* Supplied information
-- Start --

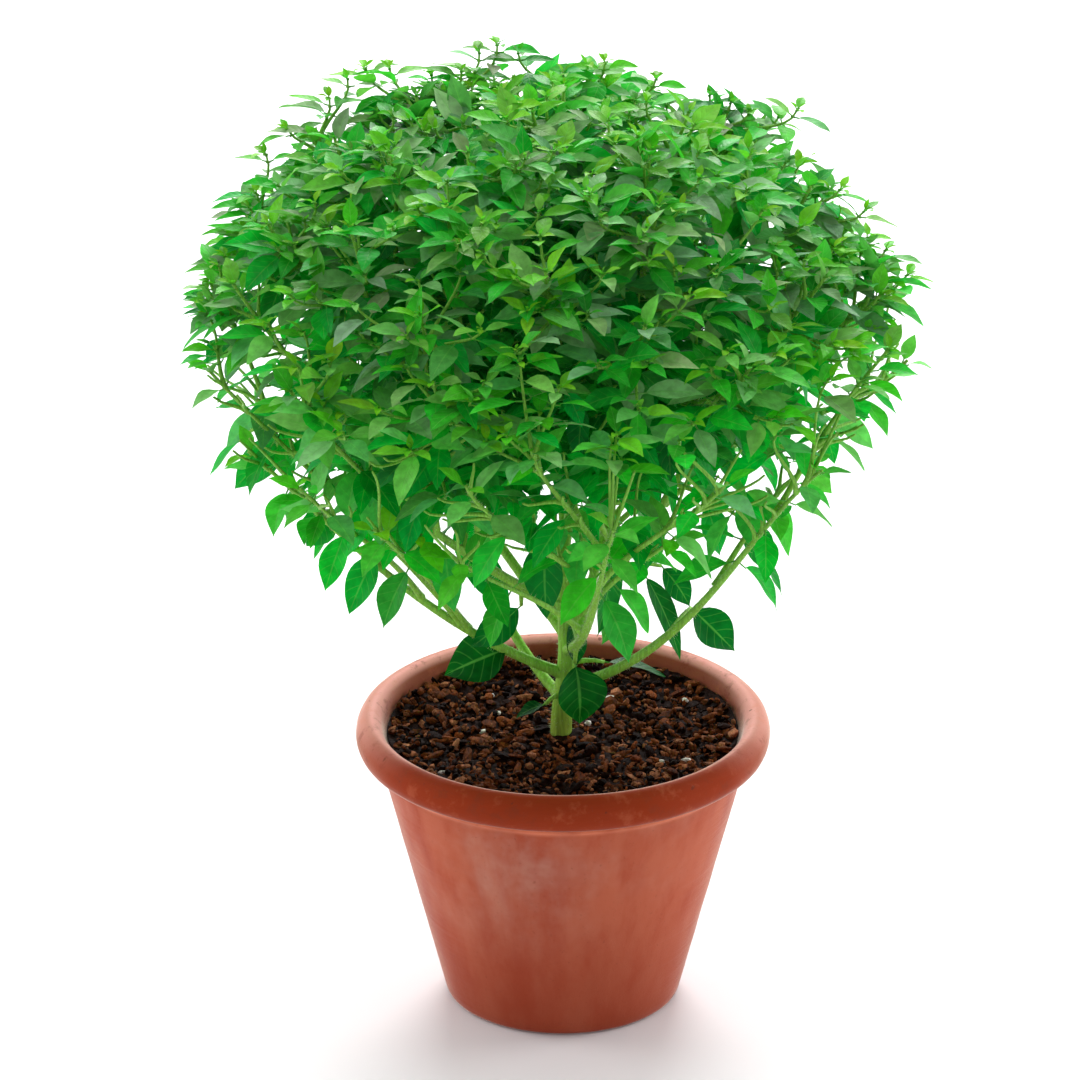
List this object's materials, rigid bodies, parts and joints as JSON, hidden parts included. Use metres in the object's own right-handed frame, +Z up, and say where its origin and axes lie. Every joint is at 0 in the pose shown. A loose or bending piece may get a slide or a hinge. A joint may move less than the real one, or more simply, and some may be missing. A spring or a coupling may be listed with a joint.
{
  "type": "potted basil plant",
  "caption": "Bushy small-leaved basil plant with a rounded crown, growing from potting mix in a tapered terracotta pot with a rolled rim.",
  "frame": {"origin": "centre of the pot's underside", "axes": "+Z up along the pot's axis, -Y towards the front that the picture shows"},
  "size_m": [0.2526, 0.2505, 0.3266],
  "materials": {
    "terracotta": "matte",
    "potting_mix": "matte",
    "stem": "satin",
    "leaf": "satin"
  },
  "bodies": {
    "root": {"pot": "terracotta", "potting_mix": "potting_mix", "main_stem": "stem", "leafy_stem_01": "leaf", "leafy_stem_02": "leaf", "leafy_stem_03": "leaf", "leafy_stem_04": "leaf", "leafy_stem_05": "leaf", "leafy_stem_06": "leaf", "leafy_stem_07": "leaf", "leafy_stem_08": "leaf", "leafy_stem_09": "leaf", "leafy_stem_10": "leaf", "leafy_stem_11": "leaf", "leafy_stem_12": "leaf"}
  },
  "joints": []
}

-- End --

* Requirement
Output all of the data again. Match it exactly.

* Answer to this task
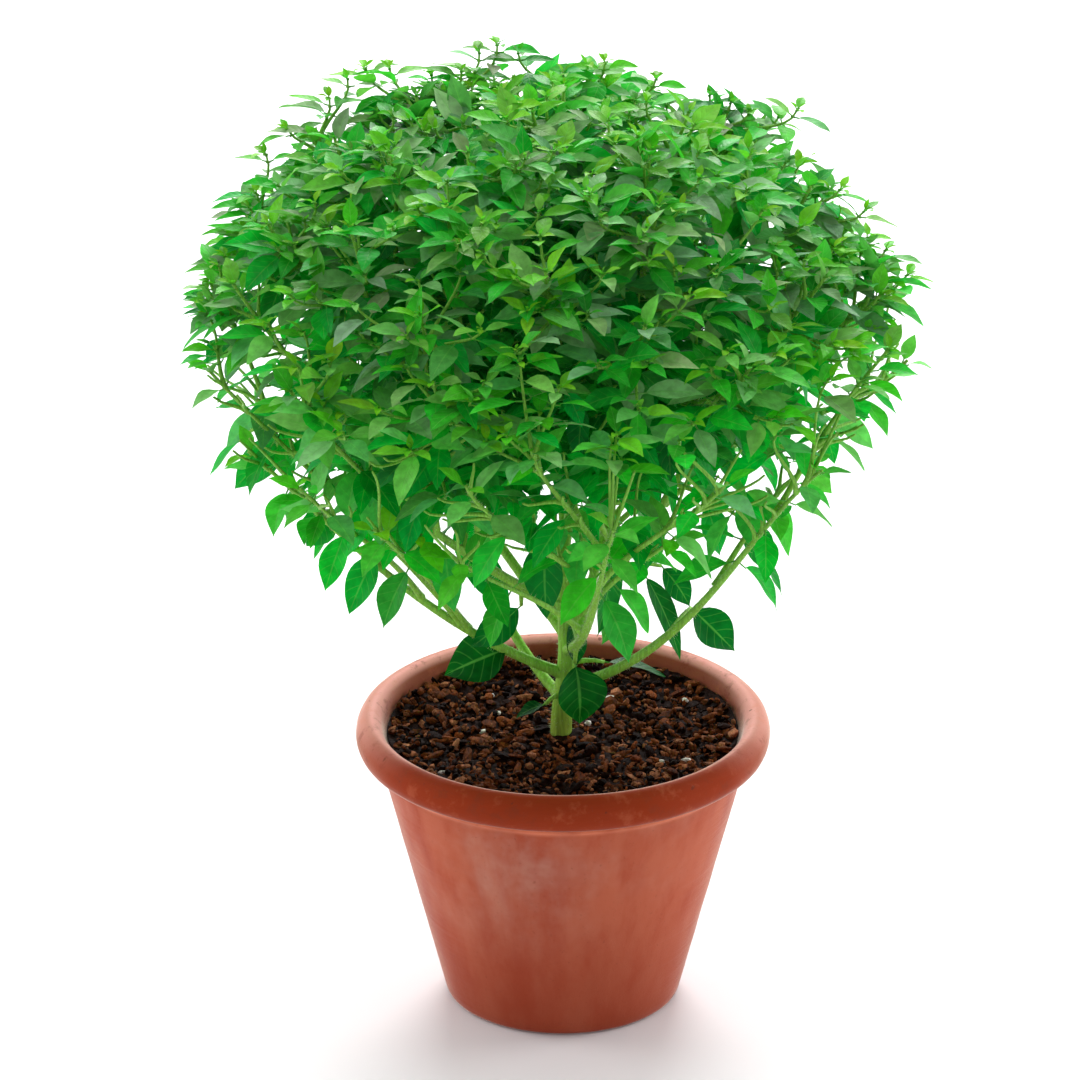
List this object's materials, rigid bodies, parts and joints as JSON, hidden parts included. Use metres in the object's own right-handed frame, +Z up, and say where its origin and axes lie. Every joint is at 0 in the pose shown. A loose or bending piece may get a slide or a hinge. A joint may move less than the real one, or more simply, and some may be missing. A spring or a coupling may be listed with a joint.
{
  "type": "potted basil plant",
  "caption": "Bushy small-leaved basil plant with a rounded crown, growing from potting mix in a tapered terracotta pot with a rolled rim.",
  "frame": {"origin": "centre of the pot's underside", "axes": "+Z up along the pot's axis, -Y towards the front that the picture shows"},
  "size_m": [0.2526, 0.2505, 0.3266],
  "materials": {
    "terracotta": "matte",
    "potting_mix": "matte",
    "stem": "satin",
    "leaf": "satin"
  },
  "bodies": {
    "root": {"pot": "terracotta", "potting_mix": "potting_mix", "main_stem": "stem", "leafy_stem_01": "leaf", "leafy_stem_02": "leaf", "leafy_stem_03": "leaf", "leafy_stem_04": "leaf", "leafy_stem_05": "leaf", "leafy_stem_06": "leaf", "leafy_stem_07": "leaf", "leafy_stem_08": "leaf", "leafy_stem_09": "leaf", "leafy_stem_10": "leaf", "leafy_stem_11": "leaf", "leafy_stem_12": "leaf"}
  },
  "joints": []
}